Chrome has no shortage of browser add-ons, nor does it skimp on Web safety settings. NotebookReview.com listed the 15 best Chrome security extensions for the ultra-paranoid. The best-sounding ones are:
- Web of Trust: Displays traffic signal warnings for every link on the Web. Green means safe, amber means suspicious, and red should be avoided.
- Click & Clean: In case your Web history is less than, um, presentable, Click & Clean demolishes not only your browsing history, but it also deletes every cookie, web temporary file, local web artifact, Local Shared Object (cookies for Flash) and download history item. You could also use Chrome's Incognito feature.
- View Thru: Shortened URLs can pose serious security issues -- View Thru creates mouseover blurbs that show where you might be headed beforehand.
- Secure Profile: Clamps your Chrome down iron-tight with encryption and password protection.

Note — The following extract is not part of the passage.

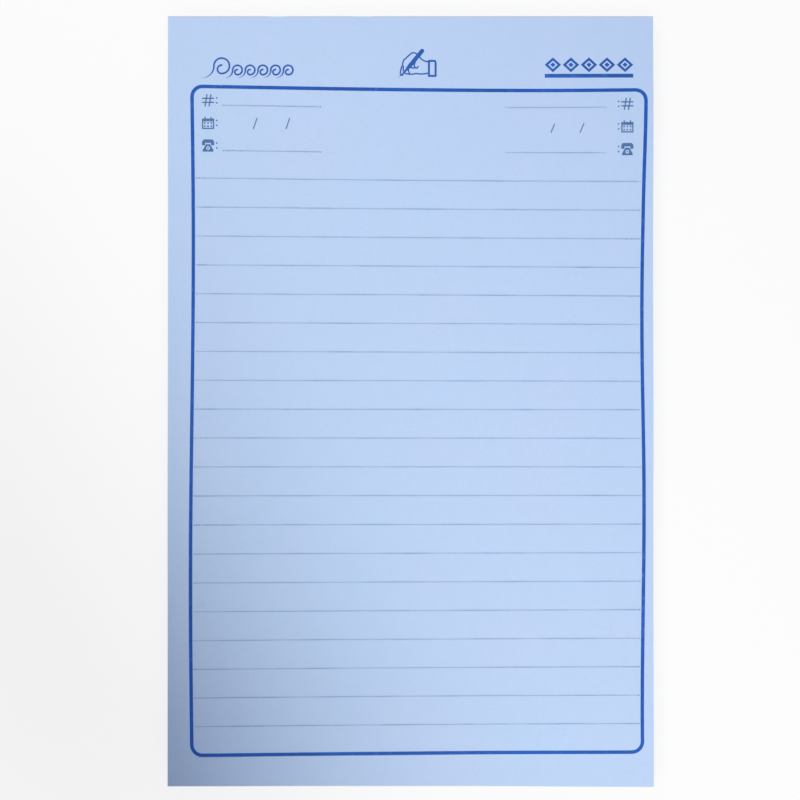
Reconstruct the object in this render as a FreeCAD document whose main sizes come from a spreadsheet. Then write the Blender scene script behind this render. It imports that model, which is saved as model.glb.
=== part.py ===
"""A ruled writing pad, gummed at its head edge, lying on its chipboard back.

The pad is a trimmed stack of sheets, a chipboard back of the same outline and a film of padding
adhesive over the head edge that holds them together. The top sheet is printed with a rounded
frame, dotted writing lines, a header of entry lines with small marks, and three heading figures.

All lengths are millimetres. +Z is up out of the page, +Y runs from the foot to the head of the
page and +X to its right. The origin is the middle of the pad's underside.
"""

import FreeCAD, Part
import math
import os

import Sketcher

SIZES = [
    # the pad itself
    ("pad_width", 128.0, "width of the sheets and of the board"),
    ("sheet_length", 203.0, "length of the sheets and of the board, foot to head"),
    ("sheet_gauge", 0.1, "thickness of one sheet"),
    ("sheet_count", 50, "number of sheets"),
    ("parting_gap", 0.02, "hairline opening between two sheets at a free edge"),
    ("parting_depth", 0.25, "how far that opening runs in from a free edge"),
    ("bond_depth", 1.0, "how far in from the head the adhesive keeps the sheets closed"),
    ("board_gauge", 0.9, "thickness of the chipboard back"),
    ("glue_film", 0.4, "thickness of the adhesive film on the head edge"),
    ("glue_round", 0.3, "rounding of the film's long outer edges"),
    ("ink_gauge", 0.05, "thickness given to the printed ink"),
    # the frame, measured to the middle of its line
    ("left_margin", 6.3, "left edge of the sheet to the frame"),
    ("right_margin", 2.6, "right edge of the sheet to the frame"),
    ("head_margin", 19.3, "head edge of the sheet to the frame"),
    ("foot_margin", 8.7, "foot edge of the sheet to the frame"),
    ("frame_line", 0.92, "width of the frame's line"),
    ("frame_corner", 2.8, "radius of the frame's corners"),
    # the writing lines
    ("header_depth", 23.9, "frame to the first writing line"),
    ("rule_count", 20, "number of writing lines"),
    ("rule_line", 0.22, "width of a writing line and of an entry line"),
    ("rule_clearance", 0.34, "open gap from the frame's line to the end of a writing line"),
    # the header rows
    ("row_drop", 4.5, "frame to the foot of the first header row"),
    ("row_pitch", 5.95, "distance from one header row to the next"),
    ("mark_inset", 2.7, "frame to the header marks, at the left and at the right"),
    ("mark_size", 3.2, "height and width of a header mark"),
    ("mark_line", 0.32, "line width of the header marks"),
    ("mark_slant", 0.5, "sideways lean of the number mark's upright bars"),
    ("post_height", 0.45, "height of the calendar mark's two ring posts"),
    ("band_height", 0.75, "height of the calendar mark's solid band"),
    ("cell_size", 0.4, "side of a day cell in the calendar mark"),
    ("dial_radius", 0.5, "radius of the dial opening in the telephone mark"),
    ("dial_hub", 0.2, "radius of the hub in that opening"),
    ("colon_gap", 0.7, "header mark to the middle of its colon"),
    ("colon_dot", 0.22, "radius of a colon's dots"),
    ("colon_rise", 1.3, "distance between a colon's two dots"),
    ("entry_inset_left", 8.1, "frame to the outer end of an entry line at the left"),
    ("entry_inset_right", 10.1, "frame to the outer end of an entry line at the right"),
    ("entry_length", 26.0, "length of an entry line"),
    ("date_inset_left", 16.1, "frame to the outer stroke of the date row at the left"),
    ("date_inset_right", 15.6, "frame to the outer stroke of the date row at the right"),
    ("date_pitch_left", 8.6, "distance between the two date strokes at the left"),
    ("date_pitch_right", 7.65, "distance between the two date strokes at the right"),
    ("date_height_left", 2.9, "height of a date stroke at the left"),
    ("date_height_right", 2.4, "height of a date stroke at the right"),
    ("date_lean", 1.0, "sideways lean of a date stroke"),
    ("date_line", 0.28, "width of a date stroke"),
    # the heading figures, which stand above the frame
    ("heading_lift", 3.1, "frame to the foot of the heading figures"),
    ("crest_height", 5.4, "height of the scroll's first wave"),
    ("wave_height", 3.5, "height of the scroll's other waves"),
    ("wave_count", 5, "number of the scroll's other waves"),
    ("wave_tuck", 1.4, "how far a wave's tail runs in under the wave before it"),
    ("scroll_line", 0.44, "line width of the scroll"),
    ("lozenge_count", 5, "number of lozenges"),
    ("lozenge_width", 4.3, "width of a lozenge"),
    ("lozenge_height", 3.9, "height of a lozenge"),
    ("lozenge_line", 0.6, "line width of a lozenge"),
    ("lozenge_core", 0.62, "half height of the solid heart of a lozenge"),
    ("lozenge_gap", 0.45, "open gap between two lozenges, and below them"),
    ("bar_height", 1.0, "height of the bar below the lozenges"),
    ("emblem_height", 7.6, "height of the writing hand"),
    ("emblem_line", 0.35, "line width of the hand"),
    ("cuff_line", 0.52, "line width of the cuff"),
    ("pen_width", 1.08, "width of the pen's barrel"),
]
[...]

Gizmodo also has a list of the top 10 Chrome add-ons you should know about. My favorites:
- Xmarks: Syncs your bookmarks not only on Chrome but across every browser by storing your information in the cloud.
- AdBlock: Highly customizable ad-blocking extension that'll keep marketers off your computer.
- IE Tab: Some sites (sadly and still) can only be viewed in Internet Explorer -- IE Tab opens the IE rendering engine within Chrome itself, so you never have to double-click on Microsoft's "E" icon again.
- Sexy Undo Close Tab: This one is my favorite, as I'm always closing tabs and immediately regretting it. Sexy Undo Close Tab (which also has an awesome name) basically scours through your browsing history to find closed tabs and allows you to bring them back from the dead.
Constant Updates
Google has been pumping out Chrome updates faster than users can keep up -- and that's the point. In a blog post entitled "Release Early, Release Often," Google said that "running under ideal conditions, we will be looking to release a new stable version about once every six weeks, roughly twice as often as we do today." The idea is that since Google creates new features so quickly, it wants to make sure every user gets a stable and speedy copy of the browser as soon as possible. (Google promises users of the stable version of Chrome that these improvements will be available "soon.")
Though these constant updates may instigate user headaches, it's a sign that Google aims to be the Web browser leader, blasting past its competition with the latest and greatest.